Kenley’s poor family couldn’t believe it. They’d truly thought their daughter had strep, and now she was gone. Test laters confirmed it was in fact from Rocky Mountain Spotted Fever.

Hindsight being what it is, the family now says the disease makes more sense.

"She was always outside," Jordan said. "Just recently she had gone camping."

It just never occurred to them at the time that a tick bite was to blame. And that’s exactly why Kenley’s mom want people to hear her daughter’s story.

"She would be devastated to see this to happen to anyone else and I think she would just everyone to know how much she loved her baby girl that was her angel," family friend Nichol Kirby said.

Rocky Mountain Spotted Disease

Dr. Paige Armstrong from the Centers for Disease Control and Prevention says it’s quite common for the on-set of symptoms of Rocky Mountain Spotted Fever to be ambiguous in children.

"It is a disease that can present with very non-specific signs and symptoms," Dr. Armstrong said. "In the early stages there can be high fever, headache and sometimes vomiting and diarrhea. The rash tends not to develop until days two or four in children and rashes can be quite common with viruses."

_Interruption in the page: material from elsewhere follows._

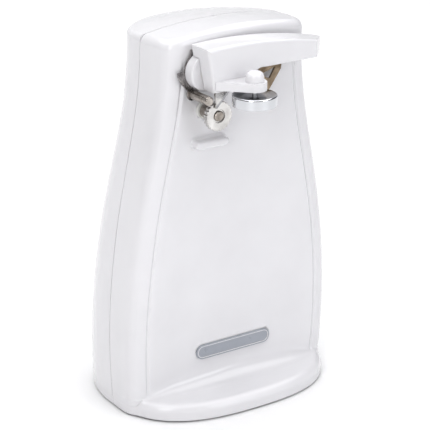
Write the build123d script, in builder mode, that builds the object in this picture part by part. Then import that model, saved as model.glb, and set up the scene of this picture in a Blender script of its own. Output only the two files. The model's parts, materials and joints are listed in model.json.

RELATED: Parents warn others of rare disease caused by strep

And unfortunately, the delayed diagnosis resulting from the indistinct symptoms could help explain why this disease is so deadly in children.

"Children less than 10 are at increased risk of fatality," Dr. Armstrong said. "Even though they represent only 6 percent of the cases, they represent 22 percent of the fatal cases."

The earlier the treatment, the better the results. And that’s why Kenley’s family is sharing her tragic story. They are hoping other parents can be spared a similar tragedy.

According to the CDC, the following symptoms could be a sign of Rocky Mountain Spotted Fever:

  • Fever
  • Rash (occurs 2-5 days after fever, although some people do not develop the rash until late in the disease process, after treatment should have already begun. 10% of people never develop the rash)
  • Headache
  • Nausea
  • Vomiting
  • Abdominal pain (may mimic appendicitis or other causes of acute abdominal pain)
  • Muscle pain
  • Lack of appetite
  • Conjunctival injection (red eyes)

If caught quickly, treatment is far more likely to be successful. So, if you or anyone you know is bitten by a tick and becomes ill, be sure to check for Rocky Mountain Spotted Fever.

Our prayers go out to Kenley’s family. We, too, hope their story will help save other lives.